WHAT YOU NEED TO DO: The records below hold a stretch from the line with "What three.js and" through the line with "const ringSteps = 40;"; return exactly those lines, ends included, and nothing more.

(Stored items)
>> start
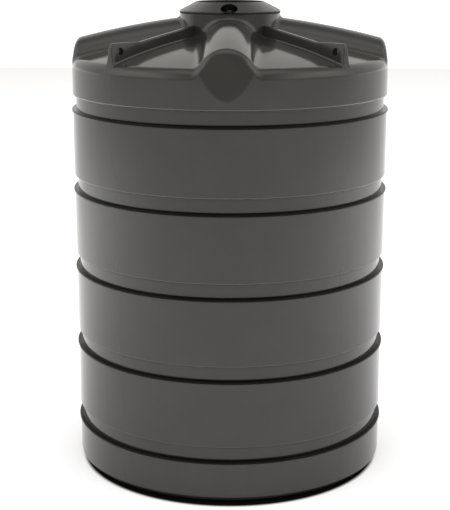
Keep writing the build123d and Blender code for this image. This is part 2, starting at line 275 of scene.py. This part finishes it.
def drilled(blank, sides, radius, depth, places):
    """Points and faces of a blank with round holes cut into it, at (location, rotation) places, in metres."""
    drills = []
    for location, rotation in places:
        bpy.ops.mesh.primitive_cylinder_add(
            vertices=sides, radius=radius, depth=depth, location=location, rotation=rotation
        )
        drills.append(bpy.context.object)
        cut = blank.modifiers.new("hole", "BOOLEAN")
        cut.operation = "DIFFERENCE"
        cut.solver = "EXACT"
        cut.object = drills[-1]
    depsgraph = bpy.context.evaluated_depsgraph_get()
    holed = bpy.data.meshes.new_from_object(blank.evaluated_get(depsgraph))
    for o in drills + [blank]:
        bpy.data.objects.remove(o)
    return [tuple(v.co) for v in holed.vertices], [tuple(f.vertices) for f in holed.polygons]


# Shader nodes
NOISE_LOW, NOISE_HIGH = 0.3, 0.7


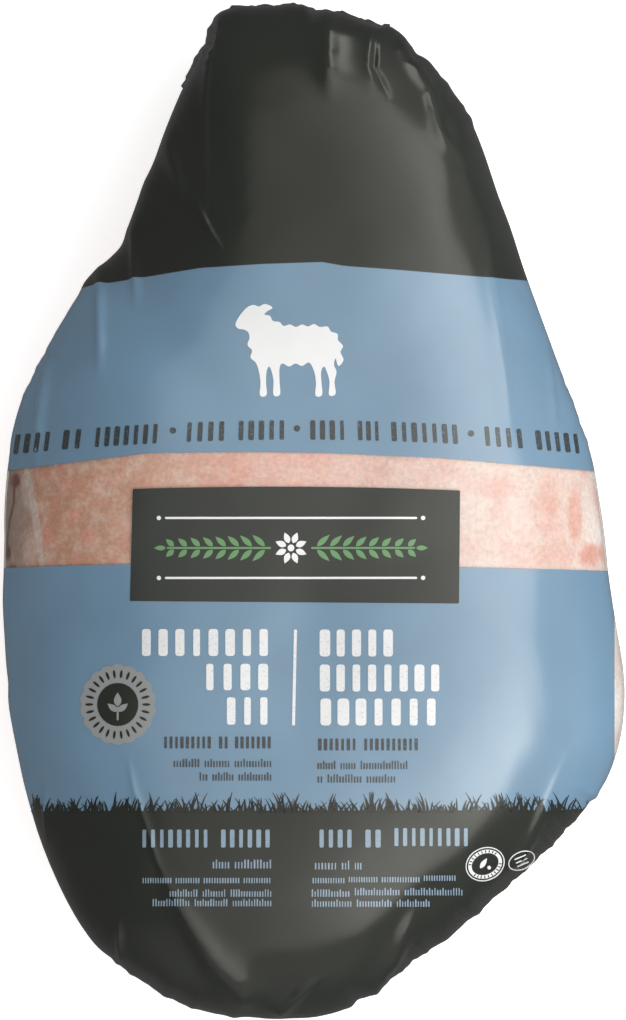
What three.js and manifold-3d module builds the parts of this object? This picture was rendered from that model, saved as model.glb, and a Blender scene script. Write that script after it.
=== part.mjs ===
// A boneless leg of lamb in a tight, printed shrink bag, lying on its back.
// Millimetres, +Z up. The origin is under the middle of the pack, on the surface it lies on,
// and +Y runs along the pack towards the narrow shank end.
import * as THREE from 'three';
import { mergeVertices } from 'three/addons/utils/BufferGeometryUtils.js';
import Module from 'manifold-3d';

const wasm = await Module();
wasm.setup();

// Driving sizes of the packed leg
const crownHeight = 86; // top of the thick rump end
const shankHeight = 64; // top of the narrow end, before it rounds off
const girthShare = 0.44; // height of the widest line, as a share of the height there
const restShare = 0.64; // how far out from the middle the flat underside reaches
const aroundSteps = 120;
const ringSteps = 40;

// Plan outline, clockwise from the left corner of the shank end. The points are closer
// together at the corners and at the hollow above the left shoulder.
const outlinePoints = [
  [-27.3, 136.5], [-13.8, 139.8], [3.6, 138.7], [21.2, 133.2], [40.3, 114.6],
  [51.8, 86.1], [65.5, 46.9], [77.2, 14.7], [82.4, -24.7], [86.0, -52.3],
  [81.0, -74.3], [62.8, -96.4], [36.9, -118.4], [11.0, -136.1], [-9.9, -139.9],
  [-32.0, -137.5], [-55.7, -123.9], [-70.0, -101.9], [-80.5, -71.6], [-85.8, -24.7],
  [-84.1, 15.4], [-75.8, 42.0], [-64.4, 61.0], [-53.7, 70.6], [-44.6, 95.1],
  [-33.3, 122.7],
];
const middle = new THREE.Vector2(2, -14); // the crown, which the outline is scaled towards

// How square the pack's sections are: 2 is an ellipse, and more is boxier
const acrossFullness = 2.35;
const lengthwiseFullness = 5;
const undersideFullness = 3.2;

// Folds of the film: a rounded ridge from one plan point to another that fades at both ends
const filmFolds = [
  { from: [6, 135], to: [6, 112], width: 3.2, height: 1.5 },
  { from: [16, 132], to: [15, 116], width: 3.0, height: 1.2 },
  { from: [30, 122], to: [43, 86], width: 3.8, height: 1.3 },
  { from: [43, 86], to: [54, 36], width: 4.0, height: 0.9 },
  { from: [-38, 105], to: [-25, 73], width: 3.2, height: 1.2 },
  { from: [-58, 66], to: [-58, 30], width: 3.4, height: 1.1 },
  { from: [75, -60], to: [55, -99], width: 3.8, height: 1.2 },
  { from: [30, -110], to: [20, -128], width: 3.4, height: 1.4 },
  { from: [-38, -104], to: [-15, -133], width: 4.2, height: 1.3 },
];

// Soft forms of the meat under the film: a swell (plus) or a hollow (minus)
const meatForms = [
  { at: [-50, 44], reach: 21, height: 3.0 }, // shoulder beside the notch
  { at: [-46, 81], reach: 16, height: -4.0 }, // hollow that runs in from the notch
  { at: [14, 81], reach: 33, height: 2.5 }, // shank muscle
  { at: [38, -50], reach: 38, height: 3.0 }, // rump muscle
  { at: [-44, -68], reach: 29, height: -2.0 },
  { at: [-8, -108], reach: 29, height: 2.0 },
];

// Tails of the bag beyond its two seals, laid back against the flanks of the underside.
// start and end are places round the outline, from 0 to 1.
const sealTails = [
  { start: 0.957, end: 1.112, sweep: 0.27, crinkles: 8 },
  { start: 0.505, end: 0.665, sweep: 0.26, crinkles: 10 },
];
const tailLift = 1.9; // how far a tail stands proud of the flank
const tailRoot = 1.3; // how deep it is sunk in the pack
const crinkleHeight = 0.5;
const tailAlongSteps = 40;
const tailAcrossSteps = 4;

const outline = new THREE.CatmullRomCurve3(
  outlinePoints.map(([x, y]) => new THREE.Vector3(x, y, 0)), true, 'centripetal',
);

function smoothStep(low, high, value) {
  const t = THREE.MathUtils.clamp((value - low) / (high - low), 0, 1);
  return t * t * (3 - 2 * t);
}

// Height of the back line at a place along the pack, without the rounding of the ends
function ridgeHeight(y) {
  return THREE.MathUtils.lerp(crownHeight, shankHeight, smoothStep(-100, 165, y));
}

function girthHeight(y) {
  return girthShare * ridgeHeight(y);
}

// How much a fold lifts the surface at a plan point
function foldLift(fold, x, y) {
  const from = new THREE.Vector2(...fold.from);
  const along = new THREE.Vector2(...fold.to).sub(from);
  const reach = along.length();
  along.normalize();
  const offset = new THREE.Vector2(x, y).sub(from);
  const run = offset.dot(along) / reach;
  const side = offset.cross(along) / fold.width;
  const fade = smoothStep(-0.12, 0.15, run) * (1 - smoothStep(0.6, 1.1, run));
  return fold.height * fade * Math.exp(-side * side);
}

function meatLift(form, x, y) {
  const away = Math.hypot(x - form.at[0], y - form.at[1]) / form.reach;
  return form.height * Math.exp(-away * away);
}

// A point of the pack: place round the outline, and tilt from the top (0) over the
// widest line (PI / 2) to the underside (PI)
function packPoint(place, tilt) {
  const rim = outline.getPoint(((place % 1) + 1) % 1);
  const toRim = new THREE.Vector2(rim.x, rim.y).sub(middle);
  const lengthwise = Math.abs(toRim.y) / toRim.length();
  const over = tilt < Math.PI / 2;
  const topFullness = THREE.MathUtils.lerp(acrossFullness, lengthwiseFullness, lengthwise ** 2);
  const fullness = over ? topFullness : undersideFullness;
  const share = Math.pow(Math.sin(tilt), 2 / fullness);
  const rise = Math.pow(Math.abs(Math.cos(tilt)), over ? 0.92 : 0.8);
  const x = middle.x + toRim.x * share;
  const y = middle.y + toRim.y * share;
  const girth = girthHeight(y);
  if (over) {
    const forms = meatForms.reduce((sum, form) => sum + meatLift(form, x, y), 0);
    const folds = filmFolds.reduce((sum, fold) => sum + foldLift(fold, x, y), 0);
    const edgeFade = Math.pow(rise, 0.5);
    return new THREE.Vector3(x, y, girth + (ridgeHeight(y) - girth) * rise + (forms + folds) * edgeFade);
  }
  const sunk = Math.pow(1 - Math.pow(restShare, fullness), 0.4); // rise where the flat begins
  return new THREE.Vector3(x, y, Math.max(0, girth * (1 - rise / sunk)));
}

function closedGeometry(geometry) {
  geometry.deleteAttribute('normal');
  geometry.deleteAttribute('uv');
  return mergeVertices(geometry, 1e-4);
}

function toManifold(geometry) {
  return new wasm.Manifold(new wasm.Mesh({
    numProp: 3,
    vertProperties: new Float32Array(geometry.attributes.position.array),
    triVerts: new Uint32Array(geometry.index.array),
  }));
}

function fromManifold(solid) {
  const { vertProperties, triVerts } = solid.getMesh();
  const geometry = new THREE.BufferGeometry();
  geometry.setAttribute('position', new THREE.BufferAttribute(new Float32Array(vertProperties), 3));
  geometry.setIndex(new THREE.BufferAttribute(new Uint32Array(triVerts), 1));
  return geometry;
}

// The leg itself: a sphere whose poles are the crown and the middle of the underside,
// pulled out to the outline
function legGeometry() {
  const geometry = new THREE.SphereGeometry(1, aroundSteps, ringSteps);
  geometry.rotateX(Math.PI / 2);
  const positions = geometry.attributes.position;
  const columns = aroundSteps + 1;
  for (let i = 0; i < positions.count; i += 1) {
    const place = (i % columns) / aroundSteps;
    const tilt = (Math.floor(i / columns) / ringSteps) * Math.PI;
    const point = packPoint(-place, tilt);
    positions.setXYZ(i, point.x, point.y, point.z);
  }
  return closedGeometry(geometry);
}

// Outward direction of the flank at a place and tilt
function flankNormal(place, tilt) {
  const step = 0.004;
  const along = packPoint(place + step, tilt).sub(packPoint(place - step, tilt));
  const down = packPoint(place, tilt + step).sub(packPoint(place, tilt - step));
  return along.cross(down).normalize();
}

// One tail: a flat strip that leaves the pack just under its widest line and follows the
// flank down, waved along its length
function tailGeometry(tail) {
  const geometry = new THREE.BoxGeometry(1, 1, 1, tailAlongSteps, tailAcrossSteps, 1);
  const positions = geometry.attributes.position;
  for (let i = 0; i < positions.count; i += 1) {
    const along = positions.getX(i) + 0.5;
    const across = positions.getY(i) + 0.5;
    const isOutside = positions.getZ(i) > 0;
    const place = THREE.MathUtils.lerp(tail.start, tail.end, along);
    const corner = Math.sqrt(Math.sin(Math.PI * THREE.MathUtils.clamp(along, 0.02, 0.98)));
    const tilt = Math.PI * (0.52 + across * tail.sweep * (0.75 + 0.25 * corner));
    const turns = along * tail.crinkles * 2 * Math.PI;
    const wave = Math.sin(turns) + 0.5 * Math.sin(0.83 * turns);
    const proud = (tailLift + crinkleHeight * wave) * smoothStep(0, 0.35, across) - 0.4 * (1 - across);
    const offset = isOutside ? proud : -tailRoot;
    const point = packPoint(place, tilt).addScaledVector(flankNormal(place, tilt), offset);
    positions.setXYZ(i, point.x, point.y, Math.max(0.5, point.z));
  }
  return closedGeometry(geometry);
}

// Puts the middle of the finished pack over the origin
function centred(geometry) {
  geometry.computeBoundingBox();
  const centre = geometry.boundingBox.getCenter(new THREE.Vector3());
  return geometry.translate(-centre.x, -centre.y, -geometry.boundingBox.min.z);
}

function packSolid() {
  return sealTails.reduce(
    (solid, tail) => solid.add(toManifold(tailGeometry(tail))),
    toManifold(legGeometry()),
  );
}

const printedFilm = new THREE.MeshStandardMaterial({ color: 0x7f9db4, roughness: 0.32, metalness: 0 });
const packedLeg = new THREE.Mesh(centred(fromManifold(packSolid())), printedFilm);
packedLeg.name = 'packed_leg';

const pack = new THREE.Group();
pack.add(packedLeg);

export default pack;
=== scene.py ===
import math
import random

import bpy
import numpy as np
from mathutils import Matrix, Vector
from mathutils.bvhtree import BVHTree


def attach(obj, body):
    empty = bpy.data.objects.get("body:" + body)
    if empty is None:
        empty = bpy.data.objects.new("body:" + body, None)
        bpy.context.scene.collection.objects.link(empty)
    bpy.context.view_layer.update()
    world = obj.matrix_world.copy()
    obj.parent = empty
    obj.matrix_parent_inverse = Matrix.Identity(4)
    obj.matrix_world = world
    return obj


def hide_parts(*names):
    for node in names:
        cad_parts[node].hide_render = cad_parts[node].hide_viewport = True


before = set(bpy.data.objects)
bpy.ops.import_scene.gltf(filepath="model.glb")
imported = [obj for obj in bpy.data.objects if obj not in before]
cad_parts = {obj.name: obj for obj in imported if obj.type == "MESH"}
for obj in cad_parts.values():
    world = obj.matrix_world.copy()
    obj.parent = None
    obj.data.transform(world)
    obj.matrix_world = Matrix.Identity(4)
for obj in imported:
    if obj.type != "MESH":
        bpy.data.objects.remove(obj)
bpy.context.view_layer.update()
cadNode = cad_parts["packed_leg"]

# The print is laid out in pixels of the camera's picture: x to the right, y down
picture = {
    "pixel": 0.00027559,  # metres to a pixel at the height of the pack's widest line
    "middle": (312.0, 510.25),  # pixel over the origin
    "size": (626, 1020),
    "rimHeight": 0.035,
}
cameraSetup = {"lens": 200.0, "sensor": 36.0}

millimetre = 0.001
pixel = picture["pixel"]
rimDistance = picture["size"][1] * pixel * cameraSetup["lens"] / cameraSetup["sensor"]
eye = Vector((
    (picture["size"][0] / 2 - picture["middle"][0]) * pixel,
    (picture["middle"][1] - picture["size"][1] / 2) * pixel,
    picture["rimHeight"] + rimDistance,
))


def deselectAll():
    bpy.ops.object.select_all(action="DESELECT")


def makeActive(piece):
    deselectAll()
    piece.select_set(True)
    bpy.context.view_layer.objects.active = piece


def copyOf(piece, name):
    made = piece.copy()
    made.data = piece.data.copy()
    made.name = made.data.name = name
    for key in list(made.keys()):
        del made[key]
    made.parent = None
    made.data.materials.clear()
    bpy.context.scene.collection.objects.link(made)
    return made


def applyModifier(piece, kind, **settings):
    makeActive(piece)
    modifier = piece.modifiers.new(kind.title(), kind)
    for key, value in settings.items():
        setattr(modifier, key, value)
    bpy.ops.object.modifier_apply(modifier=modifier.name)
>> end
SOLUTION TO THE EXERCISE:
What three.js and manifold-3d module builds the parts of this object? This picture was rendered from that model, saved as model.glb, and a Blender scene script. Write that script after it.
=== part.mjs ===
// A boneless leg of lamb in a tight, printed shrink bag, lying on its back.
// Millimetres, +Z up. The origin is under the middle of the pack, on the surface it lies on,
// and +Y runs along the pack towards the narrow shank end.
import * as THREE from 'three';
import { mergeVertices } from 'three/addons/utils/BufferGeometryUtils.js';
import Module from 'manifold-3d';

const wasm = await Module();
wasm.setup();

// Driving sizes of the packed leg
const crownHeight = 86; // top of the thick rump end
const shankHeight = 64; // top of the narrow end, before it rounds off
const girthShare = 0.44; // height of the widest line, as a share of the height there
const restShare = 0.64; // how far out from the middle the flat underside reaches
const aroundSteps = 120;
const ringSteps = 40;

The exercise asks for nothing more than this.